Making great communities happen

Sausalito confronts historic inequities, considers affordable housing on its waterfront

J.K. Dineen, San Francisco Chronicle, August 5, 2020

“For 32 years, Sausalito has protected its scrappy industrial waterfront, banning both housing and offices in the 225-acre Marinship district, which stretches for about a mile north of downtown.

“Hundreds of maritime workers and artists live and toil on the water, a world apart from the glass towers visible across the bay.

“But with the Black Lives Matter movement forcing cities to confront historic racial, social, and economic inequality, Sausalito officials are debating whether some land in Marinship might be appropriate for low-income or senior housing. In July, during a contentious, eight-hour meeting that focused on both racial justice and a new, 20-year general plan…the City Council voted 4-1 to erase language that barred land-based housing there.

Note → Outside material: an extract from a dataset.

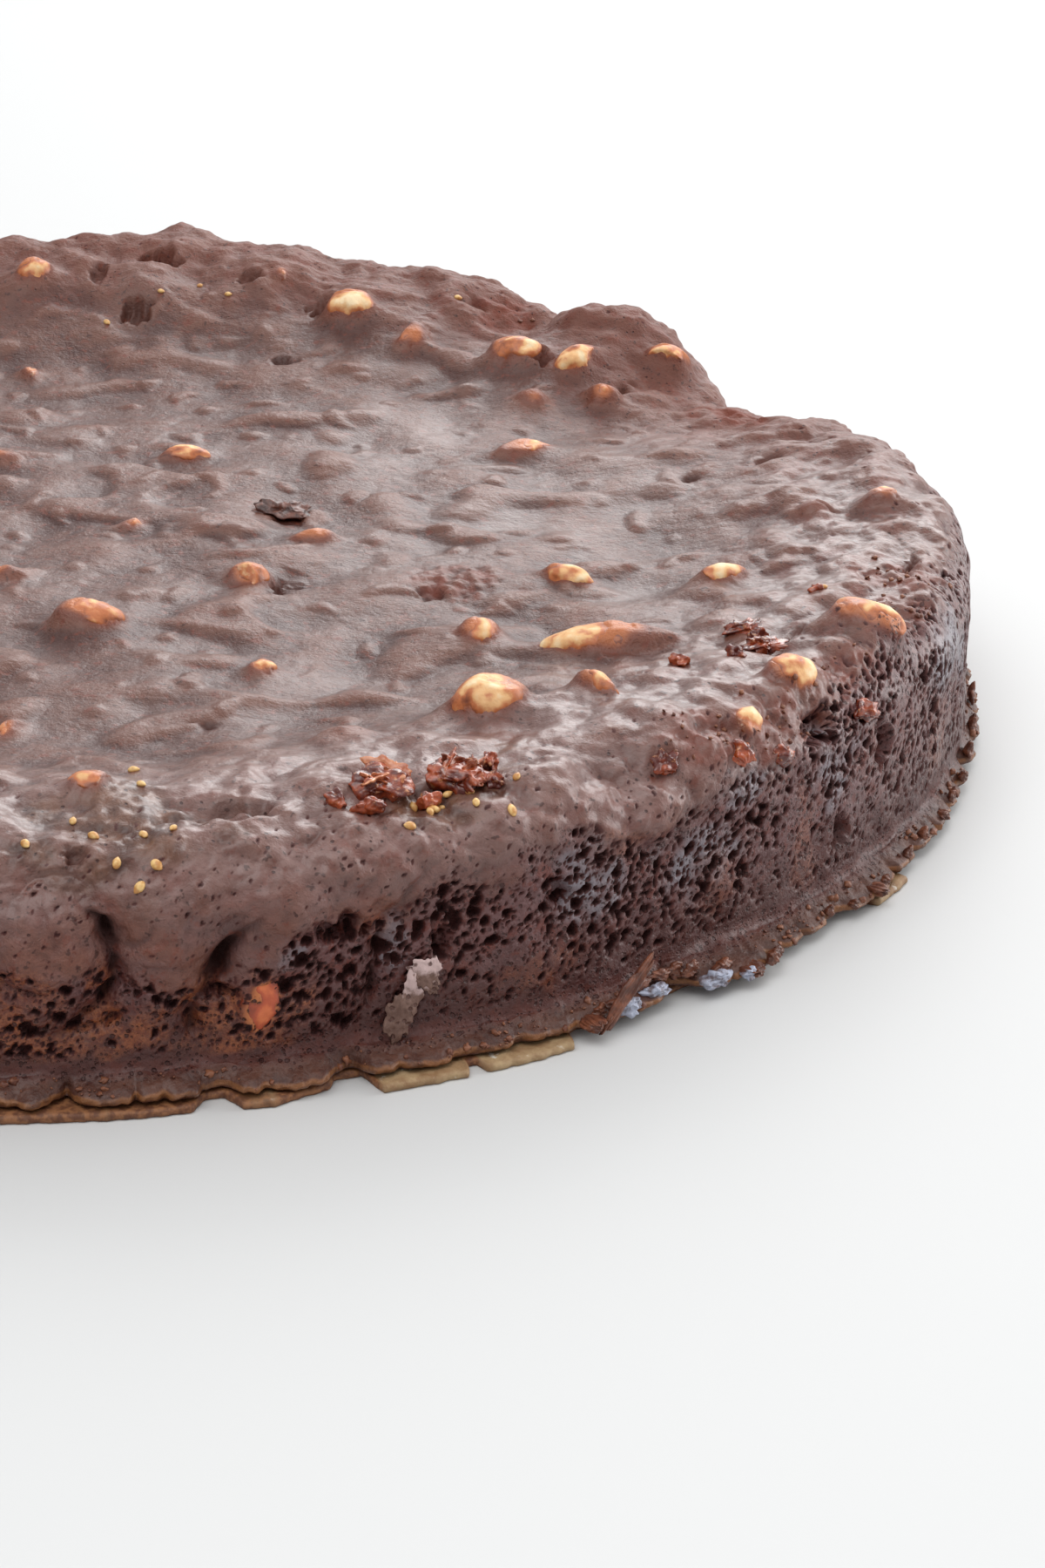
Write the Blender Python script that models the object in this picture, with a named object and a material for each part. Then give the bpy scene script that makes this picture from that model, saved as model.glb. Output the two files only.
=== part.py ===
"""Panforte: a whole round fruit and nut cake, 230 mm across, baked on rice paper.

+Z is up, the rice paper rests on z = 0 and the cake's axis is the Z axis.
Angles run anticlockwise from +X, seen from above. Lengths are metres.
"""

import math

import bmesh
import bpy
import numpy as np
from mathutils import Matrix, Vector

for old in list(bpy.data.objects):
    bpy.data.objects.remove(old, do_unlink=True)

# Driving dimensions of the cake.
WALL_RADIUS = 0.1115
CENTRE_HEIGHT = 0.0190
BOWL_RADIUS = 0.062
SHOULDER_REACH = 0.0085
SHOULDER_DROP = 0.0070
SHOULDER_ARC = 0.0122
WALL_FOOT = 0.0045
LIP_RADIUS = 0.1149
LIP_TOP = 0.0024
UNDERSIDE = 0.0011
AROUND = 96

# Driving dimensions of the rice paper.
PAPER_THICKNESS = 0.0008
PAPER_RADIUS = 0.1141
PAPER_TAB = 0.0021
PAPER_AROUND = 72

# Every separate piece stands this far clear of its neighbours.
CLEARANCE = 0.00034
MM = 0.001

# Height of the rim, in mm, by angle in degrees: it stands high at the back and dips at the right.
RIM_HEIGHTS = (
    (-180, 27.0), (-150, 26.0), (-120, 26.5), (-90, 25.6), (-75, 26.0), (-60, 26.0), (-45, 26.3),
    (-25, 26.0), (-8, 25.6), (3, 25.2), (14, 25.6), (21, 24.0), (28, 21.2), (35, 20.6), (40, 22.6),
    (45, 26.0), (50, 26.4), (54, 23.8), (58, 25.2), (62, 27.6), (75, 28.2), (80, 29.6), (86, 29.4),
    (89, 31.2), (92, 30.4), (104, 29.6), (120, 28.6), (150, 27.6), (180, 27.0),
)


def ease(value):
    """0 to 1 with level ends."""
    value = np.clip(value, 0.0, 1.0)
    return value * value * (3 - 2 * value)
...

“Sausalito resident John DiRe, a retired engineer, said that instead of relaxing the zoning to allow for residential development, the city should expand the district’s light industrial space, which generates about 41% of the city’s business taxes. He said the new general plan should seek to convert office space allowed in the 1970s and ’80s to arts and light industry.

“But the question of who is benefiting from the busy Sausalito waterfront is especially charged, given its history as a jobs center for Black World War II. More than 2,200 Black workers, mostly transplants from the South, migrated to Marin County during the war, working to pump out 92 cargo ships in about five years. But while Blacks were allowed to work alongside whites in Sausalito, they were barred from buying or renting property there, and instead were housed in Marin City, an unincorporated area a mile northwest of the shipyards.

“If some housing is allowed in the Marinship, the question of where exactly it would go is sure to be controversial. The city’s traditional hillside neighborhoods are largely built-out and the flatlands that stretch along the waterfront represent some of the only large parcels on which new housing could be constructed.”